- **Task description**
Look through the entries below and extract exactly the lines from the one containing "Reconstruct the object" through the one containing "centre_h = 13.4; // [13:0.1:15]", ends included.

◇ ◇ ◇

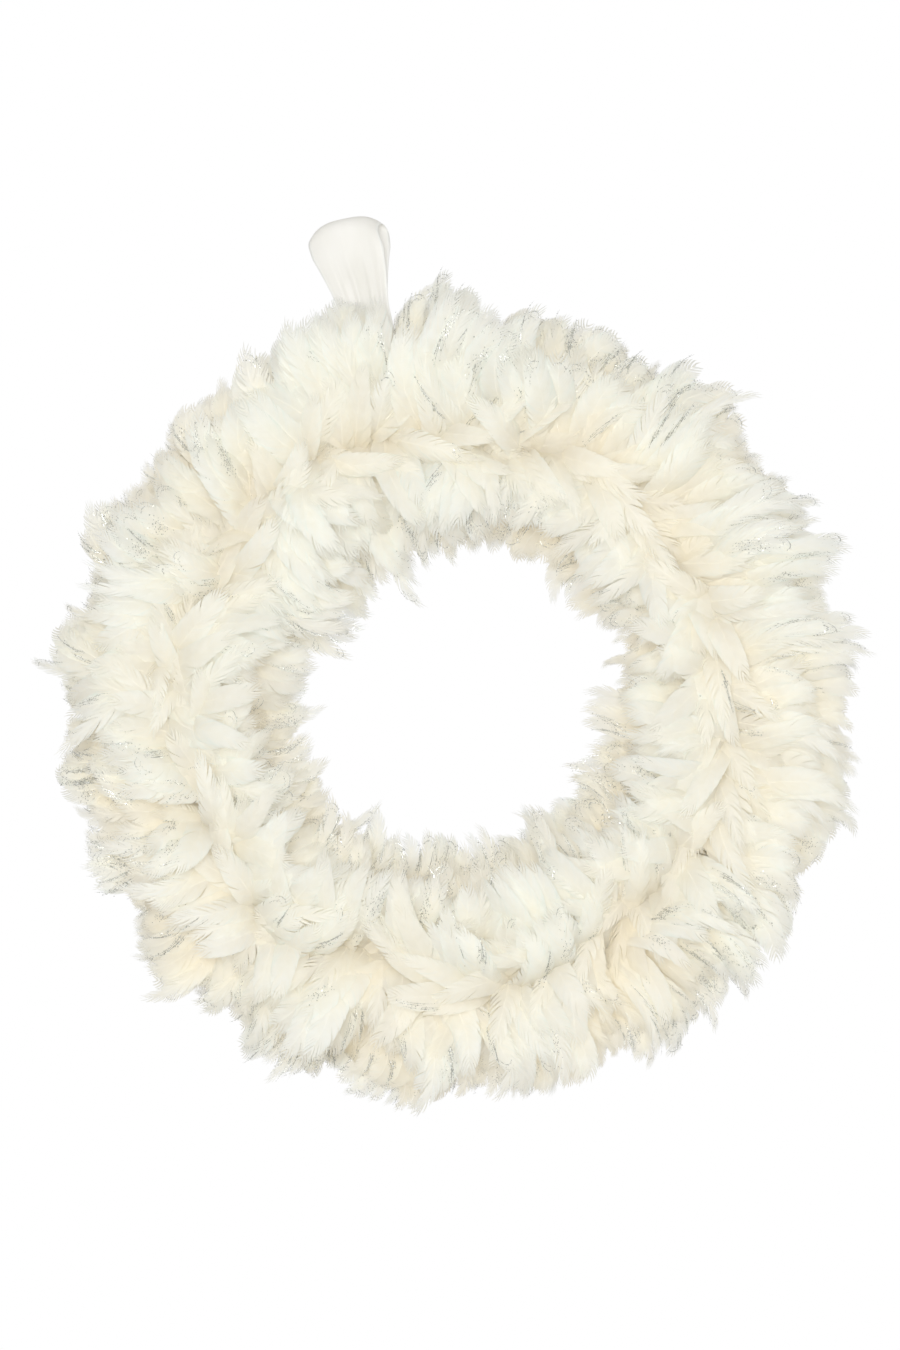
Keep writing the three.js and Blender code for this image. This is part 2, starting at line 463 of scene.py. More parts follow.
def barbs(rng, fullness, fray):
    """The strips of a vane, as (points along it, half-widths, tilts)."""
    t = STATIONS
    for side in (-1, 1):
        places = np.linspace(0, 1, BARBS)
        splits = rng.uniform(0.25, 0.98, rng.integers(1, 4) + int(3 * fray))
        pull = np.zeros(BARBS)
        for split in splits:
            away = places - split
            depth = rng.uniform(0.008, 0.022) * (1 + fray)
            pull += depth * np.sign(away) * np.exp(-np.abs(away) / 0.05)
        lift = 0.05 * np.sin(places * 7 + rng.uniform(0, 6)) + rng.normal(0, 0.012 + 0.04 * fray, BARBS)
        for i, place in enumerate(places):
            end = 0.17 + 0.85 * place ** 0.9
            width = float(vane_half_width(end, fullness))
            start = end - 0.16 * (0.35 + 0.65 * width)
            width = max(0.03, width + rng.normal(0, 0.012 + 0.07 * fray * place))
            end += pull[i] + abs(rng.normal(0, 0.003 + 0.03 * fray * place))
            s = start + (end - start) * (0.62 * t + 0.38 * t * t)
            x = side * width * (1.3 * t - 0.3 * t * t)
            z = lift[i] * t * t - CAMBER * x * x
            narrow = 1 - 0.55 * fray * t
            half = 0.018 * np.array([0.95, 1.0, 1.0, 0.7]) * narrow
            tilt = side * np.array([0.0, 0.018, 0.02, 0.01])
            yield np.stack([s, x, z], axis=1), half, tilt


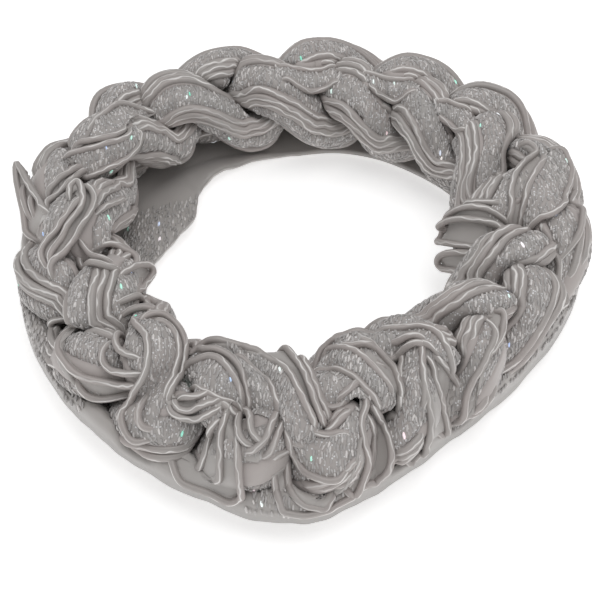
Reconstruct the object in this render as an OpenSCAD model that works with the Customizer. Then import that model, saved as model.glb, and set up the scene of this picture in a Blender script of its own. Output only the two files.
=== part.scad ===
// Hair tie: a soft ring plaited from three thick bundles of satin cord and knitted glitter tape.
// The plait lies on a gathered band of smooth fabric, which shows beside it in a few places.
// The origin is the middle of the ring's outline, on the surface that it rests on, with +Z up.

/* [Ring] */
// Mean radius of the plait's centre line
ring_r = 45.4; // [44:0.1:50]
// Height of the plait's centre line above the surface it rests on
centre_h = 13.4; // [13:0.1:15]

/* [Plait] */
// How far a strand swings to each side of the centre line
swing_w = 5.8; // [5.2:0.1:6.4]
// How far a strand swings above and below the centre line
swing_h = 4.8; // [4.4:0.1:5.2]
// Half width of a strand where nothing presses on it
strand_half_w = 8.4; // [7:0.1:9]
// Half height of a strand where nothing presses on it
strand_half_h = 7.8; // [7:0.1:8.5]
// Half width of the whole plait, which its lobes fill
plait_half_w = 13.6; // [12:0.1:15]
// Half height of the whole plait
plait_half_h = 11.9; // [11:0.1:13]
// Gap between two strands that lie on each other
strand_gap = 1.95; // [1.9:0.05:2.2]
// Depth of the grooves between a strand's cords
groove = 0.45; // [0:0.05:0.8]
// Gap at the seam, where the end of one strand meets the start of the next
seam_gap = 0.4; // [0.3:0.05:0.8]

/* [Base band] */
// Thickness of the gathered fabric
band_t = 1.6; // [1.2:0.1:2]
// Half width of the flat underside
band_flat = 6.5; // [5:0.5:7]
// Height of the soft waves along the band's two edges
band_wave = 0.8; // [0:0.1:1.2]
// Gap between the band and the strands on it
band_gap = 0.5; // [0.4:0.05:0.8]

/* [Fineness] */
// Sections of a strand for each lobe of the plait
lobe_steps = 8; // [8:1:12]
// Points round a strand's section, two for each cord
strand_points = 14; // [14:2:20]
// Sections round the base band
band_sections = 56; // [48:1:96]

/* [Hidden] */

// Each row is one inner lobe of the plait, in order round the ring from the back. Its columns are:
// the ring angle, how far the centre line lies outside its mean radius, the plait's spread as
// a ratio, the base band's reach inwards and the lift of that edge, its reach outwards and lift, and
// how many degrees the strands' path leans outwards
ANGLE = 0;
OUT_BY = 1;
SPREAD = 2;
IN_REACH = 3;
IN_LIFT = 4;
OUT_REACH = 5;
OUT_LIFT = 6;
LEAN = 7;
lobes = [
    [99, -1.6, 1.00, 8.2, 0.4, 9.9, 1.0, 5],
    [127, 1.6, 0.82, 13.2, 1.0, 10.5, 2.5, 15],
    [151, 3.2, 0.84, 21.5, 2.2, 14.0, 5.0, 20],
    [182, 1.0, 0.97, 14.5, 1.5, 12.5, 4.5, 26],
    [208, -0.8, 1.02, 10.0, 0.5, 13.8, 5.5, 28],
    [232, 0.0, 1.02, 10.0, 0.5, 13.5, 5.5, 30],
    [251, 0.2, 1.10, 10.0, 0.5, 15.0, 5.0, 32],
    [270, 0.6, 1.14, 10.0, 0.5, 16.5, 4.5, 32],
    [287, -2.6, 1.10, 9.5, 0.5, 13.5, 3.0, 30],
    [305, -4.6, 1.03, 9.0, 0.5, 11.0, 1.5, 26],
    [327, -3.1, 0.88, 8.5, 0.5, 10.5, 1.0, 18],
    [347, -0.2, 1.02, 8.5, 0.5, 12.2, 3.0, 16],
    [368, 1.8, 1.18, 8.5, 0.5, 13.5, 3.5, 24],
    [389, 3.0, 1.02, 6.5, 0.5, 11.0, 1.5, 14],
    [410, 0.7, 1.04, 5.6, 0.5, 10.2, 1.0, 6],
    [432, -0.8, 1.06, 5.6, 0.4, 9.9, 1.0, 2]
];
lobe_count = len(lobes);
section_count = lobe_count * lobe_steps;

// The plait's phase turns by a third between lobes, and a strand is on its way in at 225 degrees
lobe_phase = 120;
inner_phase = 225;
// The seam lies midway between the last lobe and the first
seam_at = -0.5;
// How sharply a strand's section turns from its round side to the face that meets another strand
corner_power = 6;
// Waves along the band's edges for each lobe
waves = 1.5;
// The least width of an edge of the band that turns up, and the width from which it lifts in full
edge_least = 0.6;
edge_full = 3;

// A row's value, with the table taken as endless and its angles growing by a turn each time
function row_value(i, column) =
    let(turns = floor(i / lobe_count), row = lobes[i - turns * lobe_count])
    row[column] + (column == ANGLE ? 360 * turns : 0);

// A smooth curve through the rows, read at any place between them
function along(u, column) =
    let(
        i = floor(u),
        t = u - i,
        a = row_value(i - 1, column),
        b = row_value(i, column),
        c = row_value(i + 1, column),
        d = row_value(i + 2, column)
    )
    b + t * (c - a + t * (2 * a - 5 * b + 4 * c - d + t * (3 * b - a - 3 * c + d))) / 2;

// The middle of a strand in the section at u, as distance out from the centre line and height
function strand_middle(u, strand) =
    let(
        phase = inner_phase + lobe_phase * (u + strand),
        x = swing_w * cos(phase),
        z = swing_h * sin(2 * phase),
        lean = along(u, LEAN)
    )
    [
        along(u, SPREAD) * (x * cos(lean) + z * sin(lean)),
        centre_h + z * cos(lean) - x * sin(lean)
    ];

// How far a strand reaches towards direction a, before the face midway to a neighbour
function face_reach(from, to, a, gap) =
    let(
        apart = norm(to - from),
        toward = ((to - from) * [cos(a), sin(a)]) / apart
    )
    toward > 0.01 ? (apart - gap) / 2 / toward : 1000;

// How far it reaches before it meets the base band
function floor_reach(from, a) =
    sin(a) < -0.01 ? (from.y - band_t - band_gap) / -sin(a) : 1000;

// How far it reaches before it meets the oval that the whole plait fills
function oval_reach(from, a, u) =
    let(
        half = [plait_half_w * along(u, SPREAD), plait_half_h],
        p = [from.x / half.x, (from.y - centre_h) / half.y],
        d = [cos(a) / half.x, sin(a) / half.y],
        slope = p * d
    )
    (sqrt(slope * slope + d * d * (1 - p * p)) - slope) / (d * d);

// The reaches are blended by a power mean, which never exceeds the least of them
function blend(reaches) =
    pow([for (r = reaches) pow(r, -corner_power)] * [for (r = reaches) 1], -1 / corner_power);

function strand_section(u, strand) =
    let(
        middle = strand_middle(u, strand),
        left = strand_middle(u, strand + 1),
        right = strand_middle(u, strand + 2),
        spread = along(u, SPREAD),
        half_w = strand_half_w * spread,
        gap = strand_gap / spread
    )
    [for (i = [0 : strand_points - 1])
        let(
            a = 360 * i / strand_points,
            free = 1 / norm([cos(a) / half_w, sin(a) / strand_half_h]),
            reach = blend([
                free,
                oval_reach(middle, a, u),
                face_reach(middle, left, a, gap),
                face_reach(middle, right, a, gap),
                floor_reach(middle, a)
            ])
        )
        middle + (reach - groove * (i % 2)) * [cos(a), sin(a)]
    ];

// The half width of the band's flat part, which narrows where the band's reach is short
function flat_part(reach) = min(band_flat, reach - edge_least);

// The band's height at x out from the centre line: flat under the plait, turned up at its edges
function band_height(u, x, reach, lift) =
    let(
        flat = flat_part(reach),
        part = max(0, (abs(x) - flat) / (reach - flat)),
        rise = min(1, (reach - flat) / edge_full)
    )
    part * rise * (lift + band_wave * (1 + sin(360 * waves * u)) / 2);

function band_section(u) =
    let(
        inner = along(u, IN_REACH),
        outer = along(u, OUT_REACH),
        flat = flat_part(inner),
        places = [-inner, -(inner + flat) / 2, -flat, flat_part(outer), outer],
        face = [for (x = places)
            let(
                reach = x < 0 ? inner : outer,
                lift = along(u, x < 0 ? IN_LIFT : OUT_LIFT)
            )
            [x, band_height(u, x, reach, lift)]
        ]
    )
    concat(
        [for (p = face) p + [0, band_t]],
        [for (i = [len(face) - 1 : -1 : 0]) face[i]]
    );

// A section's points set out in the ring's own plane at angle a
function set_out(section, a, radius) =
    [for (p = section) [(radius + p.x) * cos(a), (radius + p.x) * sin(a), p.y]];

function place(section, u, less) =
    set_out(section, along(u, ANGLE) - less, ring_r + along(u, OUT_BY));

// A strand's sections run once round, and the last one stops short of the seam
function strand_rings(strand) =
    [for (i = [0 : section_count])
        let(
            u = seam_at + i / lobe_steps,
            less = i == section_count ? seam_gap / ring_r * 180 / PI : 0
        )
        place(strand_section(u, strand), u, less)
    ];

function band_rings() =
    [for (i = [0 : band_sections - 1])
        let(u = lobe_count * i / band_sections)
        place(band_section(u), u, 0)
    ];

function all_points(rings) = [for (ring = rings) for (p = ring) p];

// Two triangles for each cell between neighbouring rings, and a cap at each end of an open tube
function skin_faces(rings, closed) =
    let(
        ring_total = len(rings),
        n = len(rings[0]),
        bands = closed ? ring_total : ring_total - 1
    )
    concat(
        [for (i = [0 : bands - 1]) for (j = [0 : n - 1])
            let(
                a = i * n + j,
                b = i * n + (j + 1) % n,
                c = ((i + 1) % ring_total) * n + (j + 1) % n,
                d = ((i + 1) % ring_total) * n + j
            )
            each [[a, b, c], [a, c, d]]
        ],
        closed ? [] : [
            [for (j = [n - 1 : -1 : 0]) j],
            [for (j = [0 : n - 1]) (ring_total - 1) * n + j]
        ]
    );

// The shift that brings the whole outline's middle to the origin
function middle_of(values) = (min(values) + max(values)) / 2;
outline = concat(
    all_points(band_rings()),
    all_points(strand_rings(0)),
    all_points(strand_rings(1)),
    all_points(strand_rings(2))
);
to_origin = -[middle_of([for (p = outline) p.x]), middle_of([for (p = outline) p.y]), 0];

module skin(rings, closed) {
    translate(to_origin)
        polyhedron(points = all_points(rings), faces = skin_faces(rings, closed), convexity = 10);
}

// The gathered fabric band under the plait, a closed ring
module base_band() {
    color([0.49, 0.47, 0.46])
        skin([for (ring = band_rings()) [for (i = [len(ring) - 1 : -1 : 0]) ring[i]]], true);
}

// One bundle of the plait, once round the ring
module strand(number, tone) {
    color(tone)
        skin(strand_rings(number), false);
}

module strand_a() {
    strand(0, [0.66, 0.65, 0.64]);
}

module strand_b() {
    strand(1, [0.61, 0.60, 0.60]);
}

module strand_c() {
    strand(2, [0.57, 0.56, 0.57]);
}

base_band();
strand_a();
strand_b();
strand_c();
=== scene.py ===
# Hair tie: the satin cords, glitter tapes and fabric of a plaited ring, built round its solids.
# Lengths are worked out in millimetres in the ring's own plan, and meshes are made in metres.

import math
from functools import cache

import bmesh
import bpy
import numpy as np
from bpy.props import FloatProperty, FloatVectorProperty, IntProperty, PointerProperty
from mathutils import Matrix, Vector


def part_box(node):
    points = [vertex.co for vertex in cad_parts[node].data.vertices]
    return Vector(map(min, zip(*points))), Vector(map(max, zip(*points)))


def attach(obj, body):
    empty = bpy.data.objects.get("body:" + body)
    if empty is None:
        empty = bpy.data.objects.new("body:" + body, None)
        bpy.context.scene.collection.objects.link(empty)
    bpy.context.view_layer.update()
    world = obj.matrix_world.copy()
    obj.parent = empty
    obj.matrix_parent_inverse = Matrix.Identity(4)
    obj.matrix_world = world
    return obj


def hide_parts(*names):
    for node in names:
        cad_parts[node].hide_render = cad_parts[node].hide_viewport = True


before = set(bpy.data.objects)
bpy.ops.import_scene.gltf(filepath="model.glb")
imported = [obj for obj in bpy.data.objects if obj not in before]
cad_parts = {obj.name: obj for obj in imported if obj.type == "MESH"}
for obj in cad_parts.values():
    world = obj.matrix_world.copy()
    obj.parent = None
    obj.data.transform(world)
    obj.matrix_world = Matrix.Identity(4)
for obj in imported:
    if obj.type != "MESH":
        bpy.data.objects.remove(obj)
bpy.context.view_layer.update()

bl_info = {
    "name": "Plaited Hair Tie",
    "version": (1, 0, 0),
    "blender": (4, 5, 0),
    "location": "3D View > Sidebar > Hair Tie",
    "description": "Builds a hair tie plaited from satin cords and glitter tapes on a fabric band",
    "category": "Add Mesh",
}

BODY = "root"
MM = 0.001
STRANDS = ("strand_a", "strand_b", "strand_c")

# Each row is one inner lobe of the plait, in order round the ring from the back. Its columns are
# the ring angle, how far the centre line lies outside its mean radius, the plait's spread as a
# ratio, the band's reach inwards and the lift of that edge, its reach outwards and lift, and how
# many degrees the strands' path leans outwards
ANGLE, OUT_BY, SPREAD, IN_REACH, IN_LIFT, OUT_REACH, OUT_LIFT, LEAN = range(8)
LOBES = np.array([
    [99, -1.6, 1.00, 8.2, 0.4, 9.9, 1.0, 5],
    [127, 1.6, 0.82, 13.2, 1.0, 10.5, 2.5, 15],
    [151, 3.2, 0.84, 21.5, 2.2, 14.0, 5.0, 20],
    [182, 1.0, 0.97, 14.5, 1.5, 12.5, 4.5, 26],
    [208, -0.8, 1.02, 10.0, 0.5, 13.8, 5.5, 28],
    [232, 0.0, 1.02, 10.0, 0.5, 13.5, 5.5, 30],
    [251, 0.2, 1.10, 10.0, 0.5, 15.0, 5.0, 32],
    [270, 0.6, 1.14, 10.0, 0.5, 16.5, 4.5, 32],
    [287, -2.6, 1.10, 9.5, 0.5, 13.5, 3.0, 30],
    [305, -4.6, 1.03, 9.0, 0.5, 11.0, 1.5, 26],
    [327, -3.1, 0.88, 8.5, 0.5, 10.5, 1.0, 18],
    [347, -0.2, 1.02, 8.5, 0.5, 12.2, 3.0, 16],
    [368, 1.8, 1.18, 8.5, 0.5, 13.5, 3.5, 24],
    [389, 3.0, 1.02, 6.5, 0.5, 11.0, 1.5, 14],
    [410, 0.7, 1.04, 5.6, 0.5, 10.2, 1.0, 6],
    [432, -0.8, 1.06, 5.6, 0.4, 9.9, 1.0, 2],
])
LOBE_COUNT = len(LOBES)
ROUND = 3 * LOBE_COUNT

# The plait's own sizes, in millimetres, the same as the solids'
RING_R = 45.4
CENTRE_H = 13.4
SWING_W, SWING_H = 5.8, 4.8
STRAND_HALF_W, STRAND_HALF_H = 8.4, 7.8
PLAIT_HALF_W, PLAIT_HALF_H = 13.6, 11.9
BAND_T = 1.6
BAND_FLAT = 6.5
BAND_WAVE = 0.8
BAND_GAP = 0.5
LOBE_PHASE = 120
INNER_PHASE = 225
SEAM_AT = -0.5
CORNER_POWER = 6
WAVES = 1.5
EDGE_LEAST = 0.6
EDGE_FULL = 3
BAND_SECTIONS = 56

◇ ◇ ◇

- **Output of the exercise**
Reconstruct the object in this render as an OpenSCAD model that works with the Customizer. Then import that model, saved as model.glb, and set up the scene of this picture in a Blender script of its own. Output only the two files.
=== part.scad ===
// Hair tie: a soft ring plaited from three thick bundles of satin cord and knitted glitter tape.
// The plait lies on a gathered band of smooth fabric, which shows beside it in a few places.
// The origin is the middle of the ring's outline, on the surface that it rests on, with +Z up.

/* [Ring] */
// Mean radius of the plait's centre line
ring_r = 45.4; // [44:0.1:50]
// Height of the plait's centre line above the surface it rests on
centre_h = 13.4; // [13:0.1:15]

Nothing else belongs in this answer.